* Extracted material *
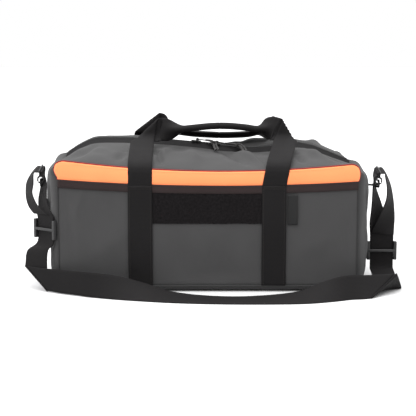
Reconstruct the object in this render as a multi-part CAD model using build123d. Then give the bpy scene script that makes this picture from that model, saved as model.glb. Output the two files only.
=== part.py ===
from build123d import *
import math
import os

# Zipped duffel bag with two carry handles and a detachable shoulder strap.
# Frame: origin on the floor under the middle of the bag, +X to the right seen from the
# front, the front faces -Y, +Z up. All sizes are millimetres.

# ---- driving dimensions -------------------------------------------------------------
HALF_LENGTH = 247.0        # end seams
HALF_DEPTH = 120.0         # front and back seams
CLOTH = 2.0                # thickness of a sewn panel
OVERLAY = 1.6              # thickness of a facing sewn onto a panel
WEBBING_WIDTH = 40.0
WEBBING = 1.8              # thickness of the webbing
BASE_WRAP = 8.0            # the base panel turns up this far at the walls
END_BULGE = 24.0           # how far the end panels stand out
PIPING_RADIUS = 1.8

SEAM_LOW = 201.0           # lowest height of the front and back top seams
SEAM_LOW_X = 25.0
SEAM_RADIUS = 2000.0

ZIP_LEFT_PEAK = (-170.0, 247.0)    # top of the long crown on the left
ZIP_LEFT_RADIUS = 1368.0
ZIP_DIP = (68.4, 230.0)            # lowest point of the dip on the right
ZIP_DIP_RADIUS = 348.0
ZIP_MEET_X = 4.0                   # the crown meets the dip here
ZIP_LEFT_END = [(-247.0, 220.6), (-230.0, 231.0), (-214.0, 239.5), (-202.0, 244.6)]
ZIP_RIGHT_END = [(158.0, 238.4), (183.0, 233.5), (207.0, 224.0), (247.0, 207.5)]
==
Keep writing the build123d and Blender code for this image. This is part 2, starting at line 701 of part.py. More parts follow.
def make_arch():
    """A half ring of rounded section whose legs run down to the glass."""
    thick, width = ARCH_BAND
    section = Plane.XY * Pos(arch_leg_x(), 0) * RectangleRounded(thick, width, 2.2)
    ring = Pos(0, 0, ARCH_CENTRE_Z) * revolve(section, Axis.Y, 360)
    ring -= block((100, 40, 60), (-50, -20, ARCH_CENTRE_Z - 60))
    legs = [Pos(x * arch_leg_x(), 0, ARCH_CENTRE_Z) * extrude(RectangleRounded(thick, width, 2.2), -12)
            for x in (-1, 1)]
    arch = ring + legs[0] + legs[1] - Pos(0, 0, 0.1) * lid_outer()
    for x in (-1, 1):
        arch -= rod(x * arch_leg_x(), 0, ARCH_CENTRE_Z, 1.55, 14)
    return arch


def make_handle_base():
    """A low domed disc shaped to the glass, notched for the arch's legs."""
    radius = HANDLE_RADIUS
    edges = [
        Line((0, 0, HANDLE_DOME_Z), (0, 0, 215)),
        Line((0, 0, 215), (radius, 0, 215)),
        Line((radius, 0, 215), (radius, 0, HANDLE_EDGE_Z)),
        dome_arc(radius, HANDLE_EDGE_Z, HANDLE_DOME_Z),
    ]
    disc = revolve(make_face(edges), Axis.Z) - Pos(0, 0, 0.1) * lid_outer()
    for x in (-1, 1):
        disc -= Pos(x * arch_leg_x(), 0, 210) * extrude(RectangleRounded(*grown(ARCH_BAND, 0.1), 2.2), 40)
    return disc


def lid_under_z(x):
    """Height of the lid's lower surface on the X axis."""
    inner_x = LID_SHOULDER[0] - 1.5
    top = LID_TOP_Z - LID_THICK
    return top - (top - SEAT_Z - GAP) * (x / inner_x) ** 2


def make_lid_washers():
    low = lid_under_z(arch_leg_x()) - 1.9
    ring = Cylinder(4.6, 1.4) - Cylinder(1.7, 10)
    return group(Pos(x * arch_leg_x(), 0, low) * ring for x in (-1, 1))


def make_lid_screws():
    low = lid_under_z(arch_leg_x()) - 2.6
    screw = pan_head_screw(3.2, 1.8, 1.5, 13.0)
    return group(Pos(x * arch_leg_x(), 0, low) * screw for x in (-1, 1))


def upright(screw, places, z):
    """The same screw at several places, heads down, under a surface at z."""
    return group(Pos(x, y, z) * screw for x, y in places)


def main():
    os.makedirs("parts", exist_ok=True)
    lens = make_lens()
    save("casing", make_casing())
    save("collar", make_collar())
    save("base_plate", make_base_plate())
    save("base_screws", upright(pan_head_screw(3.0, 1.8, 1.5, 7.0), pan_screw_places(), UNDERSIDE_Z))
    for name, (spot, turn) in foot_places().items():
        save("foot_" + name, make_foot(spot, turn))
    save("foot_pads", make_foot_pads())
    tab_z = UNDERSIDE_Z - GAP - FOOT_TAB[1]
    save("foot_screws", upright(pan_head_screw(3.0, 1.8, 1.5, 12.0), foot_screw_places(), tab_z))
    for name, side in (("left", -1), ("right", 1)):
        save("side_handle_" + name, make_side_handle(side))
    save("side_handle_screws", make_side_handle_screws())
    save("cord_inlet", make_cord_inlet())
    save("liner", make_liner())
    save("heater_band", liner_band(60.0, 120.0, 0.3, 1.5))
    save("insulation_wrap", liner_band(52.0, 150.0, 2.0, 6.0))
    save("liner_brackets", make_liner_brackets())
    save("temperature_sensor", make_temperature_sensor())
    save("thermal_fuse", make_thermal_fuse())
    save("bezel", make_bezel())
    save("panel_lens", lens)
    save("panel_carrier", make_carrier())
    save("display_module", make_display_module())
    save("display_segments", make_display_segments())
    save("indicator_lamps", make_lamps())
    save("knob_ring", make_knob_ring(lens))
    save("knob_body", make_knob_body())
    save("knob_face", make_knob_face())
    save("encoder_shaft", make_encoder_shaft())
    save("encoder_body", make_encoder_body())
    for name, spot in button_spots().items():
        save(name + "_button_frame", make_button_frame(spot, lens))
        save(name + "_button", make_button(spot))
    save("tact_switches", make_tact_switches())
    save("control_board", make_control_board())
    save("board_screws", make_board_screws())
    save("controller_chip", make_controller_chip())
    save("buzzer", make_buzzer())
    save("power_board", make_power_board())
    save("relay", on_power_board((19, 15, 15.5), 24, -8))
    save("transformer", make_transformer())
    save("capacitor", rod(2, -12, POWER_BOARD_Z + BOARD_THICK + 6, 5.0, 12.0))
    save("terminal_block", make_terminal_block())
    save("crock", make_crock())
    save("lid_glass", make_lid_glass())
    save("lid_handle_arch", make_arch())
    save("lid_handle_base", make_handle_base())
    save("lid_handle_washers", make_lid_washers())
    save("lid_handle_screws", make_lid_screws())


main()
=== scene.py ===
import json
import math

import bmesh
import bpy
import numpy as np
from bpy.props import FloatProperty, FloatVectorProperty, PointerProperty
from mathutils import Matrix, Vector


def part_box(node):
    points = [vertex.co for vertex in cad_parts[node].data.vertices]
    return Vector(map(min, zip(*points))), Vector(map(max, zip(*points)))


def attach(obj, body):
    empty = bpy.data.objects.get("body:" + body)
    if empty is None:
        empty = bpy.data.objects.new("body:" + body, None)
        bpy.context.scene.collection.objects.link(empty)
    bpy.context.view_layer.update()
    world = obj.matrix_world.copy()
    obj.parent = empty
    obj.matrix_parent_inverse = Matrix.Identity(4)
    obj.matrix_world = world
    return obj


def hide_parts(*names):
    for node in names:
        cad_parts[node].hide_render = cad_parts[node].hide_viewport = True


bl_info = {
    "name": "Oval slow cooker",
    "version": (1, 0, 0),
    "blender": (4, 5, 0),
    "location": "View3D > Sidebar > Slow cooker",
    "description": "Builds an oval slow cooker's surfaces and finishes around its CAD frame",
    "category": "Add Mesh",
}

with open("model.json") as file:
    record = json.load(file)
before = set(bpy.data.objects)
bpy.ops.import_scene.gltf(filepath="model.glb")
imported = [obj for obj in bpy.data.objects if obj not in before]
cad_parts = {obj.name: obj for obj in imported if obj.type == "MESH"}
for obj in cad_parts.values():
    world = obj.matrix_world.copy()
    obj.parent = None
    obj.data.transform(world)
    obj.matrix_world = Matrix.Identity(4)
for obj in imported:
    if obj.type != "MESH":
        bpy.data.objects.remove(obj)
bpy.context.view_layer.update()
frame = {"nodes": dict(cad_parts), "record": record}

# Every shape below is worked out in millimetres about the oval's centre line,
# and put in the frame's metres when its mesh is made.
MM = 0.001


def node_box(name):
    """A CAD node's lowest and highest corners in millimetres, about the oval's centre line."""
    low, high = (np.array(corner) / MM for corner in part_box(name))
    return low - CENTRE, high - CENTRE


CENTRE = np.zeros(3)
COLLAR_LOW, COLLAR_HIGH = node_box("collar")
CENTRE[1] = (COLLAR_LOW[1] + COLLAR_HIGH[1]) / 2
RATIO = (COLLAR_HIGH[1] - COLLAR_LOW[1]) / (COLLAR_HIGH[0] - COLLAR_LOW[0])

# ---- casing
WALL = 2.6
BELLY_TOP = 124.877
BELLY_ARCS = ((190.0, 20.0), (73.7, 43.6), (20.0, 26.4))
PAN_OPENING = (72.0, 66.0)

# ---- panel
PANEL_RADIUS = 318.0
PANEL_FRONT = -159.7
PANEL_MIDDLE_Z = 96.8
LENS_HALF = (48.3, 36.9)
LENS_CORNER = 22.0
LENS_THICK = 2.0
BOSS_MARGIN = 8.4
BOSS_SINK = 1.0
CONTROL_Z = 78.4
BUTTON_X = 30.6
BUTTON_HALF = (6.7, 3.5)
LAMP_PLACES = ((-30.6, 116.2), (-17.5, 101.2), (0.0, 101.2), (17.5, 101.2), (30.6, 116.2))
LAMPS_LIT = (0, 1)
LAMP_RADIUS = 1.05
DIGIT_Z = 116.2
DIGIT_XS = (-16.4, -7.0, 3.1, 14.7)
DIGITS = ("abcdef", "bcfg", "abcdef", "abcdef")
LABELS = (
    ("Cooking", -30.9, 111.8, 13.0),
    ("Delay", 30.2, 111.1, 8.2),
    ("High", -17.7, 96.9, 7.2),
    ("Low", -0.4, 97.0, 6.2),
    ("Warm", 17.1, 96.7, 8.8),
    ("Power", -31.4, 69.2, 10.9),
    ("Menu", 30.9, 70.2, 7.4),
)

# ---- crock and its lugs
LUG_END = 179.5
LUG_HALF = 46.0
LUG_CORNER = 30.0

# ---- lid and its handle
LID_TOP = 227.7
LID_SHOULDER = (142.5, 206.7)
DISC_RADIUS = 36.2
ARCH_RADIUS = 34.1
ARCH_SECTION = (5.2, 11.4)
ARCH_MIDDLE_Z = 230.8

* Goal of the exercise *
Your task is to retype the entries verbatim, starting with the line that holds "Reconstruct the object" and stopping after the line that holds "# front, the".

* Task result *
Reconstruct the object in this render as a multi-part CAD model using build123d. Then give the bpy scene script that makes this picture from that model, saved as model.glb. Output the two files only.
=== part.py ===
from build123d import *
import math
import os

# Zipped duffel bag with two carry handles and a detachable shoulder strap.
# Frame: origin on the floor under the middle of the bag, +X to the right seen from the
# front, the front faces -Y, +Z up. All sizes are millimetres.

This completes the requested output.